RAFFAELLO NAPOLEONE:
Pitti Uomo has always been generating great attention: the empathy and curiosity created by an experience of Italian, European, and international networking happening under a select and coherent umbrella, implemented throughout global research. It is a common “fil rouge” made of quality and selection of the best players, brands, proposals on the market in that precise historical time.
MODEM:
In times when fashion risks becoming more performance than substance, where do you personally still find authenticity in the way people create, present, or communicate style?
RAFFAELLO NAPOLEONE:
Fashion is in principle made of great substance and knowledge, and it remains a matter of substance and savoir faire. Authenticity is inherent in the creative process - from the sketches to pattern making, sampling, production, and the rest of the supply chain... These are the elements that ensure fashion remains genuine. Then, clearly, it has to be presented and at the current moment fashion manages to present itself monthly, with new collections backed by the entire production system. But when a brand carries real values, it is anything but a show for its own sake.
MODEM:
Amid growing conversations around conscious production, digital transformation, and changing consumer behavior, which development currently feels most underestimated despite having the potential to reshape the future of fashion culture?
RAFFAELLO NAPOLEONE:
The strength of changes lies in the interpretation of the contemporary world, which fashion achieves more than any other industry. Among marketing and retail strategies, recently the role of the experience has strongly emerged as a trend: living special feelings and emotions even at the moment of purchase - a new approach that was not dictated by the industry but by the social evolution itself. In my opinion also second hand and circular economy are giving a strong contribution in reshaping today’s fashion, as topics to which new generations are highly sensitive, as they are connected to a higher level of awareness towards the world we live in and the future we want to build.
MODEM:
Fashion constantly rewards novelty and moves at a pace that often leaves little time for reflection.

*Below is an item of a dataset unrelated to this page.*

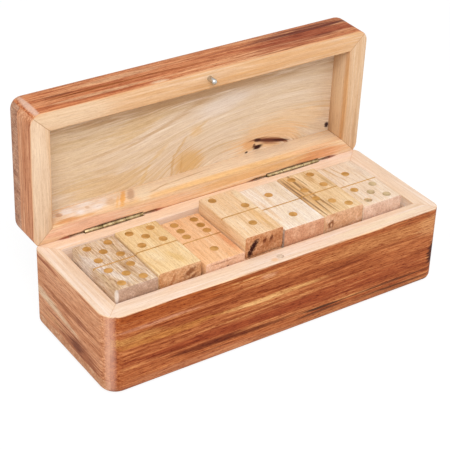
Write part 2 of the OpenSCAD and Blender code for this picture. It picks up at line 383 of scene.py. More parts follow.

Having witnessed decades of cycles, shifts, and changing definitions of relevance, what have you seen endure despite all the acceleration, and what qualities do people often overlook when thinking about what truly lasts in fashion?
RAFFAELLO NAPOLEONE:
While times are accelerating, thinking remains a fundamental value, because we live on both ideas and emotions. I believe that quality in production and truth are the crucial factors that must be safeguarded. Preserving brand identity and the role of the brand in the market are the elements upon which fashion is able to establish itself. In this sense, a brand like Prada is a fine example of this identity-driven strength, in establishing itself as a brand that thrives on quality and manufacturing tradition, and at the same time pushing on aesthetic and design innovation. Luckily, there are many other examples among fashion players, like many of the brands we have as exhibitors at the Pitti Immagine trade shows.
MODEM:
Between public expectations, constant networking, and the emotional intensity surrounding fashion weeks, silence and recovery often disappear from daily routines. Which forms of balance have become essential for maintaining clarity and long term perspective in your own life?
RAFFAELLO NAPOLEONE:
Curiosity and information have always been pillars in my personal life, paired with networking - not just in fashion - culture, sports, art exhibitions, reading, travels, and food. Fashion has never dictated my choices; instead, it has been an integral part of a lifestyle fueled by all these passions. I suppose it is deeply tied to my personality and in general to a genuine zest for life.
MODEM:
Compared with previous generations, younger creatives speak far more openly about balance, vulnerability, and psychological strain. Has this openness already begun to change professional culture in meaningful ways?
RAFFAELLO NAPOLEONE:
A right balance between work and personal life is crucial in times where social pressure is increasing considerably, taking space and time away from individual lives. Creativity in general, but in fashion especially, requires a high level of attention to everyday phenomena: cultivating passions that nourish it and allow for spaces of energetic recovery - this is what I find essential!
MODEM:
Beyond numbers, partnerships, and international growth, there is also a human dimension attached to leading such an influential platform. Where does that sense of responsibility feel most personal to you today?
RAFFAELLO NAPOLEONE:
The human side has been in fact the most rewarding part of my entire career. I have been HR manager for many years, and the bond built over the decades with the roughly 60 collaborators and employees at Pitti Immagine, this was absolutely vital in sharing challenges, in times of hardships, and for building successes and new beginnings.
MODEM:
If one quiet shift in mindset could influence how fashion operates in the years ahead, which perspective would you hope becomes second nature across the entire field?
RAFFAELLO NAPOLEONE:
True fashion, with a capital F, is fundamentally ethical. What I would hope is an ending of the dark side of the industry, where people - whether adults or children - are disrespected.